━━━ Data excerpt
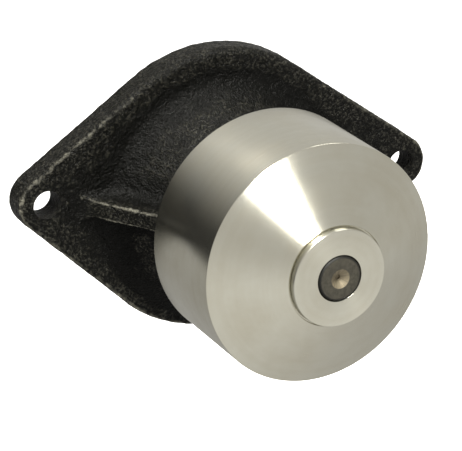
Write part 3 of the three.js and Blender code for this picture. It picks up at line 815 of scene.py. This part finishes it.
IMPELLER_RADIUS = IMPELLER_HIGH.x
IMPELLER_BACK = -IMPELLER_HIGH.y
VANES = 6
VANE_ROOT = 12.0
VANE_HALF = 1.6  # half the vane's width along its circle
VANE_SWEEP = 0.95  # angle that a vane leans back between root and rim
VANE_CURVE = 0.8
VANE_EDGE = 1.5
VANE_FILLET = 2.4
WHEEL_EDGE = 0.7  # rounding of the raw wheel's edges
WHEEL_STEP = 0.5
WHEEL_GRAIN = ((1.2, 0.08), (3.0, 0.08))
WHEEL_MARGIN = 1.5
WHEEL_FRONT = 14  # station in front of the wheel's hub
RECESS_RADIUS = 14.85
RECESS_STATION = 6.1
PRESS_GAP = 0.04


def wheel_field(x, s, z):
    """Signed distance to the raw impeller: a shrouded disc with a hub and vanes that lean back."""
    r = np.hypot(x, z)
    rim, back = IMPELLER_RADIUS - WHEEL_EDGE, IMPELLER_BACK - STOCK
    disc = [
        (0, back), (12.3, back), (13.3, 1.4), (16.9, 5.4), (rim, 2.4), (rim, 3.6), (19.3, 10.1),
        (17.3, 10.7), (0, 10.7),
    ]
    wheel = outline_distance(r, s, disc) - WHEEL_EDGE
    share = np.clip((r - VANE_ROOT) / (IMPELLER_RADIUS - VANE_ROOT), 1e-3, 1)
    lean = VANE_SWEEP * VANE_CURVE * share ** (VANE_CURVE - 1) / (IMPELLER_RADIUS - VANE_ROOT) * r
    pitch = 2 * math.pi / VANES
    off = np.arctan2(z, x) - VANE_SWEEP * share ** VANE_CURVE
    off = np.abs((off + pitch / 2) % pitch - pitch / 2)
    vane = (off * r - VANE_HALF) / np.sqrt(1 + lean * lean) + WHEEL_EDGE
    envelope = [(8, -10.3), (20, -10.3), (rim - 0.2, -7.4), (rim - 0.2, 3), (20, 6), (8, 6)]
    inner = np.maximum(vane, outline_distance(r, s, envelope))
    rounded_vane = smooth_cut(vane, inner, VANE_EDGE) - WHEEL_EDGE
    return smooth_union(wheel, rounded_vane, VANE_FILLET)


def impeller(looks):
    """The cast wheel, faced behind and bored for the shaft and the face seal."""
    reach = IMPELLER_RADIUS + WHEEL_MARGIN
    low, high = (-reach, IMPELLER_BACK - STOCK - MARGIN, -reach), (reach, WHEEL_FRONT, reach)
    field = wheel_field(*grid(low, high, WHEEL_STEP)).astype(np.float32)
    mesh = cast_mesh("cast_impeller", field, low, WHEEL_STEP, WHEEL_GRAIN, seed=31)
    inside_box(mesh, IMPELLER_LOW, IMPELLER_HIGH)
    wheel = mark_heights(finish_mesh("cast_impeller", mesh, looks))
    behind = IMPELLER_BACK - PAST
    facing = [(0, behind), (20, behind), (20, IMPELLER_BACK), (0, IMPELLER_BACK)]
    cut(wheel, paint_machined(lathe("facing", facing, looks, 64)))
    bore = SHAFT_RADIUS + PRESS_GAP
    bores = [
        (0, behind), (bore + 0.6, behind), (bore + 0.6, IMPELLER_BACK), (bore, IMPELLER_BACK + 0.6),
        (bore, RECESS_STATION), (RECESS_RADIUS, RECESS_STATION, 0.5), (RECESS_RADIUS, 20), (0, 20),
    ]
    cut(wheel, paint_machined(lathe("bores", bores, looks, 128)))
    return settle(wheel)


place(impeller([IMPELLER_IRON, MACHINED]), "rotor", "impeller", "impeller_iron")

# ------------------------------ shaft bearing

RING_BORE = 12.6
RACE_RADIUS = 13.05
RACE_HALF = 5.8
BALL_COUNT, ROLLER_COUNT = 8, 10
BALL_RADIUS = 3.175
BALL_STEPS, POCKET_STEPS = 20, 12  # from pole to pole of a ball, and of the cutter for its pocket
ROLLER_ORBIT = 10.5
ROLLER_RADIUS = 2.4
ROLLER_HALF = 5.5
ROLLER_STATION = 65.0
CAGE_INNER, CAGE_OUTER = 9.3, 11.6
CAGE_PLAY = 0.15
CAGE_SHARP_ANGLE = 30
BALL_CAGE_HALF = 4.575
ROLLER_CAGE_HALF = 8.1
POCKET_REACH = 4  # half the radial length of the cutter for a roller's pocket
LIP_RECESS = 2.6
LIP_GAP = 0.25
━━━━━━
▶ **Challenge**
Copy every line of the material, please, keeping it exactly the same.

▶ **Correct output**
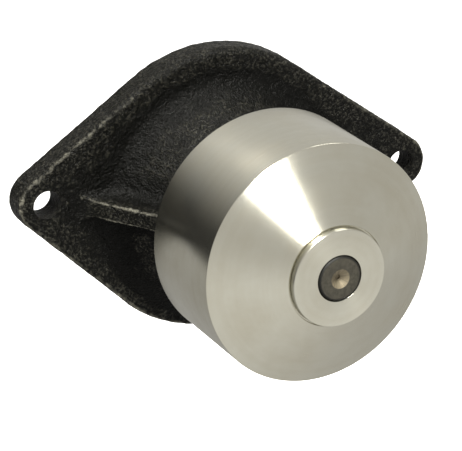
Write part 3 of the three.js and Blender code for this picture. It picks up at line 815 of scene.py. This part finishes it.
IMPELLER_RADIUS = IMPELLER_HIGH.x
IMPELLER_BACK = -IMPELLER_HIGH.y
VANES = 6
VANE_ROOT = 12.0
VANE_HALF = 1.6  # half the vane's width along its circle
VANE_SWEEP = 0.95  # angle that a vane leans back between root and rim
VANE_CURVE = 0.8
VANE_EDGE = 1.5
VANE_FILLET = 2.4
WHEEL_EDGE = 0.7  # rounding of the raw wheel's edges
WHEEL_STEP = 0.5
WHEEL_GRAIN = ((1.2, 0.08), (3.0, 0.08))
WHEEL_MARGIN = 1.5
WHEEL_FRONT = 14  # station in front of the wheel's hub
RECESS_RADIUS = 14.85
RECESS_STATION = 6.1
PRESS_GAP = 0.04


def wheel_field(x, s, z):
    """Signed distance to the raw impeller: a shrouded disc with a hub and vanes that lean back."""
    r = np.hypot(x, z)
    rim, back = IMPELLER_RADIUS - WHEEL_EDGE, IMPELLER_BACK - STOCK
    disc = [
        (0, back), (12.3, back), (13.3, 1.4), (16.9, 5.4), (rim, 2.4), (rim, 3.6), (19.3, 10.1),
        (17.3, 10.7), (0, 10.7),
    ]
    wheel = outline_distance(r, s, disc) - WHEEL_EDGE
    share = np.clip((r - VANE_ROOT) / (IMPELLER_RADIUS - VANE_ROOT), 1e-3, 1)
    lean = VANE_SWEEP * VANE_CURVE * share ** (VANE_CURVE - 1) / (IMPELLER_RADIUS - VANE_ROOT) * r
    pitch = 2 * math.pi / VANES
    off = np.arctan2(z, x) - VANE_SWEEP * share ** VANE_CURVE
    off = np.abs((off + pitch / 2) % pitch - pitch / 2)
    vane = (off * r - VANE_HALF) / np.sqrt(1 + lean * lean) + WHEEL_EDGE
    envelope = [(8, -10.3), (20, -10.3), (rim - 0.2, -7.4), (rim - 0.2, 3), (20, 6), (8, 6)]
    inner = np.maximum(vane, outline_distance(r, s, envelope))
    rounded_vane = smooth_cut(vane, inner, VANE_EDGE) - WHEEL_EDGE
    return smooth_union(wheel, rounded_vane, VANE_FILLET)


def impeller(looks):
    """The cast wheel, faced behind and bored for the shaft and the face seal."""
    reach = IMPELLER_RADIUS + WHEEL_MARGIN
    low, high = (-reach, IMPELLER_BACK - STOCK - MARGIN, -reach), (reach, WHEEL_FRONT, reach)
    field = wheel_field(*grid(low, high, WHEEL_STEP)).astype(np.float32)
    mesh = cast_mesh("cast_impeller", field, low, WHEEL_STEP, WHEEL_GRAIN, seed=31)
    inside_box(mesh, IMPELLER_LOW, IMPELLER_HIGH)
    wheel = mark_heights(finish_mesh("cast_impeller", mesh, looks))
    behind = IMPELLER_BACK - PAST
    facing = [(0, behind), (20, behind), (20, IMPELLER_BACK), (0, IMPELLER_BACK)]
    cut(wheel, paint_machined(lathe("facing", facing, looks, 64)))
    bore = SHAFT_RADIUS + PRESS_GAP
    bores = [
        (0, behind), (bore + 0.6, behind), (bore + 0.6, IMPELLER_BACK), (bore, IMPELLER_BACK + 0.6),
        (bore, RECESS_STATION), (RECESS_RADIUS, RECESS_STATION, 0.5), (RECESS_RADIUS, 20), (0, 20),
    ]
    cut(wheel, paint_machined(lathe("bores", bores, looks, 128)))
    return settle(wheel)


place(impeller([IMPELLER_IRON, MACHINED]), "rotor", "impeller", "impeller_iron")

# ------------------------------ shaft bearing

RING_BORE = 12.6
RACE_RADIUS = 13.05
RACE_HALF = 5.8
BALL_COUNT, ROLLER_COUNT = 8, 10
BALL_RADIUS = 3.175
BALL_STEPS, POCKET_STEPS = 20, 12  # from pole to pole of a ball, and of the cutter for its pocket
ROLLER_ORBIT = 10.5
ROLLER_RADIUS = 2.4
ROLLER_HALF = 5.5
ROLLER_STATION = 65.0
CAGE_INNER, CAGE_OUTER = 9.3, 11.6
CAGE_PLAY = 0.15
CAGE_SHARP_ANGLE = 30
BALL_CAGE_HALF = 4.575
ROLLER_CAGE_HALF = 8.1
POCKET_REACH = 4  # half the radial length of the cutter for a roller's pocket
LIP_RECESS = 2.6
LIP_GAP = 0.25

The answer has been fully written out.